When two systems have different compositions, atoms that present in one structure but not in the other will be deleted. Atoms that are present in both structures, but have slightly different PDB labels, for example a Cδ1 in one structure might be a Cδ2 in the other, will be used in the comparison. Only the labels in the data structure will be changed; the labels in the reference structure will not be changed.
Proteins are normally defined using Cartesian coordinates. Internal coordinates are essential if an interatomic distance, angle, or dihedral is to be frozen. To do this, mixed coordinates are needed. All atoms, except the atom to be frozen, should be defined in Cartesian coordinates. The atom to be frozen should be defined in internal coordinates, then the optimization flag for the specific coordinate set to zero.
If the connectivity is entirely numeric, then the frozen atom can
have a connectivity that refers to one, two, or three atoms that have
not yet been defined.
If the connectivity uses atom labels,
the atoms used in the connectivity must already be defined.

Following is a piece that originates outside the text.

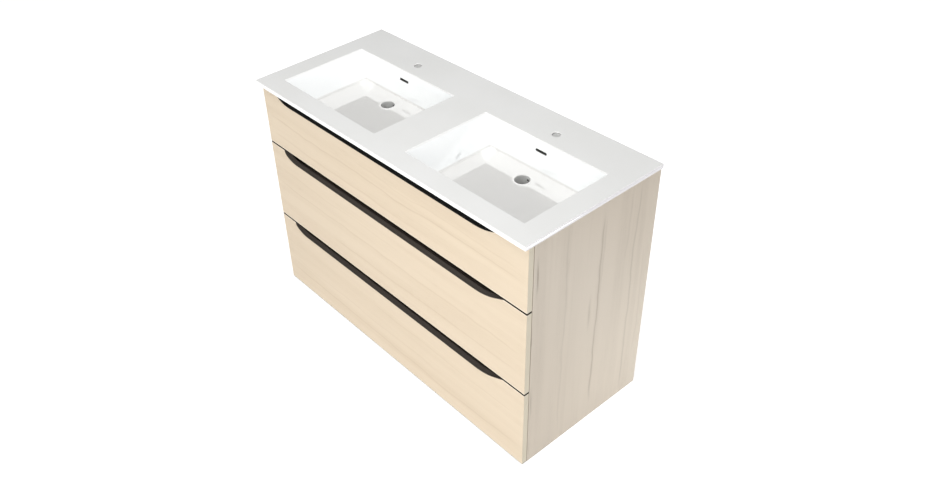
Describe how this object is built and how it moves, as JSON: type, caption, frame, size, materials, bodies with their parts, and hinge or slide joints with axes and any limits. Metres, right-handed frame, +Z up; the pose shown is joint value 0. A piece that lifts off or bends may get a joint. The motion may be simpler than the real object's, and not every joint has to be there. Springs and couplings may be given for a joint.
{
  "type": "bathroom vanity cabinet",
  "caption": "Wide bathroom vanity: one-piece white top with rectangular basins over full-width drawers with finger scoops, on full-extension runners.",
  "frame": {"origin": "on the floor, under the middle of the top", "axes": "+X across the width, to the right seen from the front; -Y towards the user; +Z up"},
  "size_m": [1.214, 0.525, 0.834],
  "materials": {
    "oak_finish_board": "satin",
    "back_board": "matte",
    "drawer_board": "matte",
    "grip_lining": "matte",
    "grip_channel": "satin",
    "black_plastic": "matte",
    "mineral_cast": "gloss",
    "white_plastic": "satin",
    "clear_bumper": "satin",
    "beech": "matte",
    "zinc_steel": "satin"
  },
  "bodies": {
    "carcass": {"back_panel": "back_board", "bottom_panel": "oak_finish_board", "cam_bolts": "zinc_steel", "cam_locks": "zinc_steel", "channel_end_plates": "black_plastic", "countertop": "mineral_cast", "dowels": "beech", "glides": "black_plastic", "grip_channel_lower": "grip_channel", "grip_channel_middle": "grip_channel", "grip_channel_upper": "grip_channel", "overflow_duct_left": "white_plastic", "overflow_duct_right": "white_plastic", "rear_rail_bottom": "oak_finish_board", "rear_rail_middle": "oak_finish_board", "rear_rail_top": "oak_finish_board", "runner_outer_lower": "zinc_steel", "runner_outer_middle": "zinc_steel", "runner_outer_upper": "zinc_steel", "side_panel_left": "oak_finish_board", "side_panel_right": "oak_finish_board", "top_brackets": "zinc_steel"},
    "drawer_lower": {"drawer_lower_box_back": "drawer_board", "drawer_lower_box_bottom": "drawer_board", "drawer_lower_box_front": "drawer_board", "drawer_lower_box_side_left": "drawer_board", "drawer_lower_box_side_right": "drawer_board", "drawer_lower_bumpers": "clear_bumper", "drawer_lower_front": "oak_finish_board", "drawer_lower_front_screws": "zinc_steel", "drawer_lower_grip_lining": "grip_lining", "runner_inner_lower": "zinc_steel"},
    "middle_runners_lower": {"runner_middle_lower": "zinc_steel"},
    "drawer_middle": {"drawer_middle_box_back": "drawer_board", "drawer_middle_box_bottom": "drawer_board", "drawer_middle_box_front": "drawer_board", "drawer_middle_box_side_left": "drawer_board", "drawer_middle_box_side_right": "drawer_board", "drawer_middle_bumpers": "clear_bumper", "drawer_middle_front": "oak_finish_board", "drawer_middle_front_screws": "zinc_steel", "drawer_middle_grip_lining": "grip_lining", "runner_inner_middle": "zinc_steel"},
    "middle_runners_middle": {"runner_middle_middle": "zinc_steel"},
    "drawer_upper": {"drawer_upper_box_back_centre": "drawer_board", "drawer_upper_box_back_left": "drawer_board", "drawer_upper_box_back_right": "drawer_board", "drawer_upper_box_bottom": "drawer_board", "drawer_upper_box_front": "drawer_board", "drawer_upper_box_side_left": "drawer_board", "drawer_upper_box_side_right": "drawer_board", "drawer_upper_bumpers": "clear_bumper", "drawer_upper_front": "oak_finish_board", "drawer_upper_front_screws": "zinc_steel", "drawer_upper_grip_lining": "grip_lining", "runner_inner_upper": "zinc_steel", "trap_recess_left": "drawer_board", "trap_recess_right": "drawer_board"},
    "middle_runners_upper": {"runner_middle_upper": "zinc_steel"}
  },
  "joints": [
    {"name": "drawer_lower_slide", "type": "slide", "parent": "carcass", "child": "drawer_lower", "axis": [0, -1, 0], "range_m": [0, 0.4]},
    {"name": "drawer_middle_slide", "type": "slide", "parent": "carcass", "child": "drawer_middle", "axis": [0, -1, 0], "range_m": [0, 0.4]},
    {"name": "drawer_upper_slide", "type": "slide", "parent": "carcass", "child": "drawer_upper", "axis": [0, -1, 0], "range_m": [0, 0.4]},
    {"name": "middle_runners_lower_slide", "type": "slide", "parent": "carcass", "child": "middle_runners_lower", "axis": [0, -1, 0], "range_m": [0, 0.2]},
    {"name": "middle_runners_middle_slide", "type": "slide", "parent": "carcass", "child": "middle_runners_middle", "axis": [0, -1, 0], "range_m": [0, 0.2]},
    {"name": "middle_runners_upper_slide", "type": "slide", "parent": "carcass", "child": "middle_runners_upper", "axis": [0, -1, 0], "range_m": [0, 0.2]}
  ],
  "couplings": [
    {"joint": "middle_runners_lower_slide", "follows": "drawer_lower_slide", "ratio": 0.5},
    {"joint": "middle_runners_middle_slide", "follows": "drawer_middle_slide", "ratio": 0.5},
    {"joint": "middle_runners_upper_slide", "follows": "drawer_upper_slide", "ratio": 0.5}
  ]
}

Atoms can be defined by their atom numbers. This option is not
recommended, because the atom numbers might change if atoms are added or deleted. Instead, atom labels are recommended. Two
types - PDB labels and JSmol labels - are supported.
If an
atom has the PDB label "ATOM 1112 CZ ARG A 423", then the atom label
would be "CZ ARG A 423".
If an atom has the JSmol label
"[LEU]149:A.CD2", then the atom label would be "[LEU]149:A.CD2".
In
the limit, a connectivity for an atom could use all three types of
label: number, PDB, and JSmol.